I remember climbing out of my crib using my teddy bear as a stepping stone to reach the bureau, and having the bureau tip over on me so that I was holding it up with two hands, like a baby super child. Now I realize it was a co-mergence of memories. At a later time I had climbed up the bureau by pulling out the drawers and it had tipped over and I had to call for help and Arnie, the nanny, was not amused. I had to climb: up into closets, into kitchen cabinets, up into the dancing tops of trees.
Juan described being at a party at his parents' house.

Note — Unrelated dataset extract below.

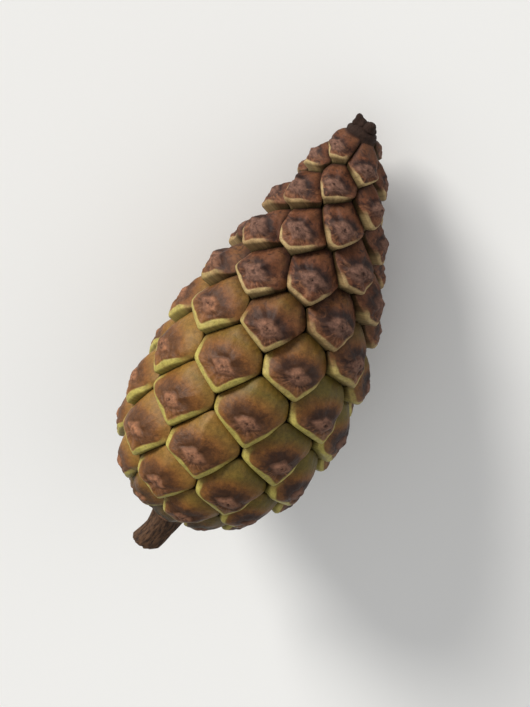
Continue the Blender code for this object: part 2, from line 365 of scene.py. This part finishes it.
def umboOf(plate, chance):  # 0 in the middle of the umbo, 1 at its edge, and on outwards
    width, height = (plate.between(shield[key]) * plate.size for key in ("umboWidth", "umboHeight"))
    power = grain["umboPower"]
    umbo = (np.abs(plate.across / width) ** power + np.abs(plate.along / height) ** power) ** (1 / power)
    return umbo * (1 + starWaves(chance, plate.angle, grain["umboWaves"], grain["umboWave"]))


def addGrain(rise, plate, umbo, chance):  # keel, umbo, groove, streaks, arms, dents and wrinkles
    size, share, across, along = plate.size, plate.share, plate.across, plate.along
    keel = np.exp(-((along / (grain["keelWidth"] * size)) ** 2))
    keel *= smooth(np.abs(across), *(end * size for end in grain["keelEnds"]))
    rise += plate.between(grain["keel"]) * size * keel
    rise += grain["knob"] * size * (1 - smooth(umbo, *grain["knobEdge"]))
    rise -= grain["moat"] * size * np.exp(-(((umbo - grain["moatPlace"]) / grain["moatWidth"]) ** 2))
    rings = grain["rings"] * size * np.cos(umbo * grain["ringCount"])
    rise += rings * (1 - smooth(umbo, *grain["ringsEdge"]))
    rise -= grain["pit"] * size * (1 - smooth(umbo, *grain["pitEdge"]))
    groove = np.exp(-(((plate.toRim - plate.rimWidth) / grain["grooveWidth"]) ** 2))
    rise -= grain["groove"] * size * groove * plate.low
    streaks = starWaves(chance, plate.angle, grain["streakWaves"], fade=grain["streakFade"])
    streaks = streaks * plate.between(grain["streaks"]) * size * smooth(umbo, *grain["streakStart"])
    streaks = streaks * smooth(plate.toRim, *grain["streakEnd"])
    rise += streaks * blend(grain["streaksAbove"], 1.0, plate.low)
    arms = starWaves(chance, plate.angle, grain["armWaves"]) * plate.between(grain["arms"]) * size
    rise += arms * smooth(umbo, *grain["armStart"]) * (1 - share ** grain["armFade"])
    dents = ripple(chance, across, along, grain["dentLength"] * size, grain["dents"] * size)
    rise += dents * (1 - share ** grain["dentFade"])
    wrinkles = plate.between(grain["wrinkles"]) * size
    rise += ripple(chance, across, along, grain["wrinkleLength"] * size, wrinkles)
    sideways, lengthwise = (chance.normal(0, slope) for slope in grain["tilt"])
    rise += (across * sideways + along * lengthwise) * (1 - share ** grain["tiltFade"])


def wallsOf(outline, scale, soft, sharp, dip, radius):  # rings from the edge in to the axis
    outer, inner = (outline.point(*scale.middle, depth, 0.0) for depth in (1.0, 0.0))
    inside = float(np.linalg.norm(outer - inner))
    walls = [(1 - drop * scale.size / inside, sharpness) for drop, sharpness in shield["walls"]]
    walls = [wall for wall in walls if wall[0] > shield["deepestWall"]] + [(0.0, 1.0)]
    rings = []
    for depth, sharpness in walls:
        spread = blend(soft, sharp, sharpness) * blend(shield["rootShare"], 1.0, depth) / radius
        facing, climb = (scale.middle + spread).T
        rings.append(outline.point(facing, climb, depth, dip * depth))
    return np.array(rings), [depth for depth, _ in walls]


def scaleShape(outline, scale, scales, fine, chance):  # points, faces and what the finish reads
    count, rings = (shield[key] for key in (("spokes", "rings") if fine else ("smallSpokes", "smallRings")))
    radius = float(outline.at(scale.middle[1], outline.radii))
    size = scale.size
    turns = (np.arange(count) + 0.5) * 2 * math.pi / count
    spokes = np.column_stack((np.cos(turns), np.sin(turns)))
    edges = reach(outline, scale, around(scale, scales), spokes)
    soft, sharp = (spokes * edge[:, None] * radius for edge in edges)
    old = float(smooth(scale.place, *shield["aged"]))
    sideways, lengthwise = (chance.normal(0, wander) for wander in shield["bossWander"])
    boss = np.array((sideways, -blend(*shield["drop"], old) + lengthwise)) * size
    plate = Plate(soft - boss, rings, size, old)

    relief = plate.between(shield["relief"]) * size * chance.uniform(*shield["reliefRange"])
    rise = bodyOf(plate, relief)
    umbo = umboOf(plate, chance)
    addGrain(rise, plate, umbo, chance)
    rise -= plate.between(shield["shingle"]) * (plate.along + boss[1])
    facing = scale.middle[0] + (plate.across + boss[0]) / radius
    climb = scale.middle[1] + (plate.along + boss[1]) / radius
    face = outline.point(facing, climb, 1.0, rise)
    walls, depths = wallsOf(outline, scale, soft, sharp, np.minimum(rise[-1], 0), radius)
    top = outline.point(*(scale.middle + boss / radius), 1.0, relief + grain["poleRise"] * size)
    root = outline.point(*scale.middle, 0.0, 0.0)
    grid = np.concatenate((face, walls))

    def carried(values, first, last):  # the face's values, walls as at its edge, then both poles
        below = np.repeat(values[-1:], len(depths), 0)
        return np.concatenate((values.ravel(), below.ravel(), (first, last)))

    def even(value):
        return np.full(len(grid) * count + 2, value)

    pattern, tint = shield["patterns"], chance.uniform(0, 1, 2)
    wallDepths = [max(depth - shield["wallShade"], 0) for depth in depths]
    values = {
        "umbo": carried(umbo, 0.0, shield["far"]),
        "toRim": carried(plate.toRim / plate.rimWidth, shield["far"], 0.0),
        "upside": carried(plate.upward, 0.0, 0.0),
        "depth": np.concatenate((np.ones(rings * count), np.repeat(wallDepths, count), (1, 0))),
        "towardTip": even(scale.place),
        # how far a scale faces the sunny side, which is also the side the key light falls on, so it drives
        # painted light as well as real colour
        "sunnyAndLitSide": even(0.5 + 0.5 * math.cos(scale.middle[0] - shield["sunnyAndLitFacing"])),
        "tint": even(tint[0]),
        "across": carried(plate.across / size, 0.0, 0.0),
        "along": carried(plate.along / size, 0.0, 0.0),
        "offset": even(tint[1] * pattern),
    }
    return np.concatenate((grid.reshape(-1, 3), top[None], root[None])), gridFaces(len(grid), count), values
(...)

He and a little girl were running naked from one end of the room to the other, laughing as they passed, not touching.
"So, that's the origin of our special game!" I laughed.
"Do you think it's true that men are led around by their peckers?" Tune's mom asked.
Then Tune said that tonight might be the night when her night-blooming cereus, a sprawling spineless climbing cactus opened its buds to produce pure-white flowers.
"It's so amazing," she said. "It only opens once all year and the fragrance fills the house."
"Maybe we ought to check." I said.
Tune quickly left the table and we heard her exclaiming,"Oh! Oh! Come see!"
We raced into the den, and there framed by the window, dangling from snaky, green, glossy stems, two enormous white buds had begun to open; a magnolia-like fragrance spilled out into the room.
We murmured ooos and aahhhs, and examined the flowers from underneath, from behind, from outside; we shone a flashlight into their creamy depths; we inhaled their perfume.
"Oh!" Wendy called from outside where she was walking Ben.
"What?" We answered. On a mid-summer night like this, anything was possible.
Suspended in the silky near-darknesss, visible between pine trees, round and pumpkin-orange, was the full moon.
I realized as we stood together like rapt children all grown up, that to truly connect, one must dare to open from the heart bud, to open constantly, to burst into flower like the magical night-blooming cereus.
After that, anything is possible.
Wednesday, July 13, 2011
Sinking Ships & Desperados
"Hello! Hello!" My mother sang out, opening her front door to admit Tripp and his mother and me. She led us into the living room for iced tea and cake with white frosting and pink flowers. Vera, one of my mother's aides, leaned in to view the baby.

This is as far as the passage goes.